Tillman Properties Raided by Feds
Milton Tillman Jr. in a 2006 booking photo
Court documents relating to the recent federal raids of properties associated with politically wired Baltimore bailbondsman Milton Tillman Jr., and his son, Milton Tillman III, became available today. Seven affidavits supporting the search warrants, posted here, were sworn out on Aug. 14 by U.S. Internal Revenue Service special agent Thaddeous Miller and submitted to U.S. District Court magistrate judge Paul Grimm by Assistant U.S. Attorney Martin Joseph Clarke, who prosecutes white-collar crime. Press accounts have reported at least some of the raids occurred on Aug. 18.
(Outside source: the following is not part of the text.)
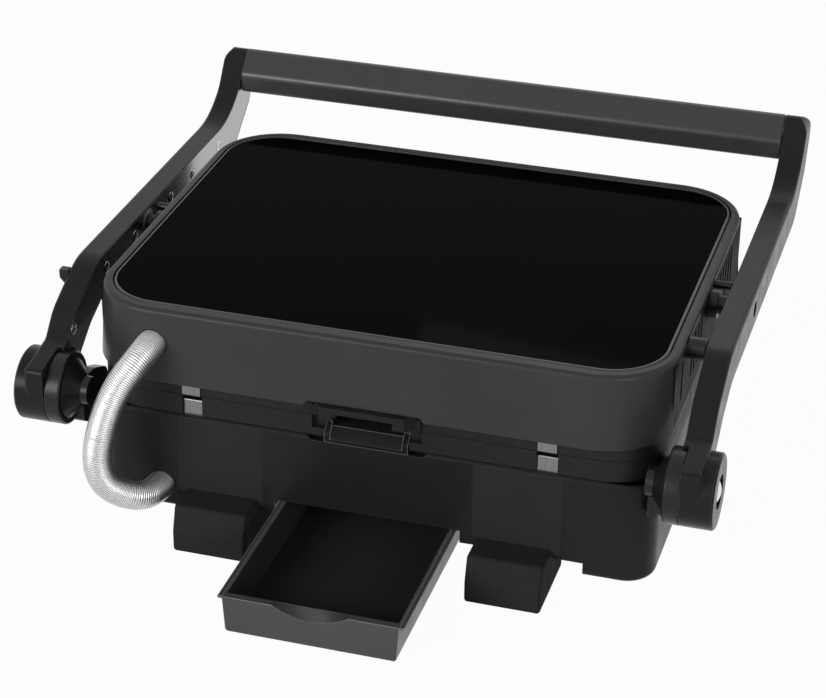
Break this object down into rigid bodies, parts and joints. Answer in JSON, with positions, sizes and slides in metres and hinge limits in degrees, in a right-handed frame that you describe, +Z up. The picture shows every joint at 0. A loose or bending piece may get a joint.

The warrants were executed at seven locations: 2332 East Monument St., the East Baltimore offices of the Tillmans’ Four Aces Bail Bonds and New Trend Development, a real-estate company; 1101 North Point Boulevard, Suite 121, the companies’ Baltimore County location; 1003 Greenmount Ave., a building owned by federal fugitive Ioannis Markos Kafouros (whose “Wanted by FBI” poster is here, City Paper‘s coverage of Kafouros’ disappearance is is here.) that serves as the business address of XPress Bail Bond Inc., a company incorporated by Tillman III in 2002; premises at the Dundalk Marine Terminal, occupied by Ports America, identified as “Building 1200A, Berth 12″; a single family home at 2410 Pinewood Ave. in Northeast Baltimore owned by Tillman Jr. and his ex-wife, Sandra Stansbury; 3818 Kimble Road, an attached brick house, also in Northeast Baltimore, owned by Sandra Stansbury’s mother, Lorraine M. Stansbury (this address was frequently used as the principal office of Xpress Bail Bond); and a 2001 Buick Regal, Maryland License Plate No. 9DGM64.
City Paper since March has written seven articles touching on the Tillmans and their significance in Baltimore life. One concerned late federal prosecutor Jonathan Luna’s open-court statements calling Tillman, Jr. a violent drug dealer (“Grave Accusations,” Mobtown Beat, April 23). Two were about a fugitive drug trafficker (“Flight Connections,” Mobtown Beat, March 21; “One Angry Man,” Mobtown Beat, March 26). One profiled a bounty-hunting minister with a criminal history (“Preacher, Teacher, Forger, Spy,” Feature, April 16). One covered Baltimore City’s bailbond’s industry (“Cashing Out,” Feature, July 2). One looked at the Baltimore City liquor board’s lax oversight when it comes to criminals in the liquor business (“Creative Licensing,” Mobtown Beat, April 9). And one reality-checked the rehabilitated image of an old-time gangster (“Redemption Song and Dance,” Mobtown Beat, March 19).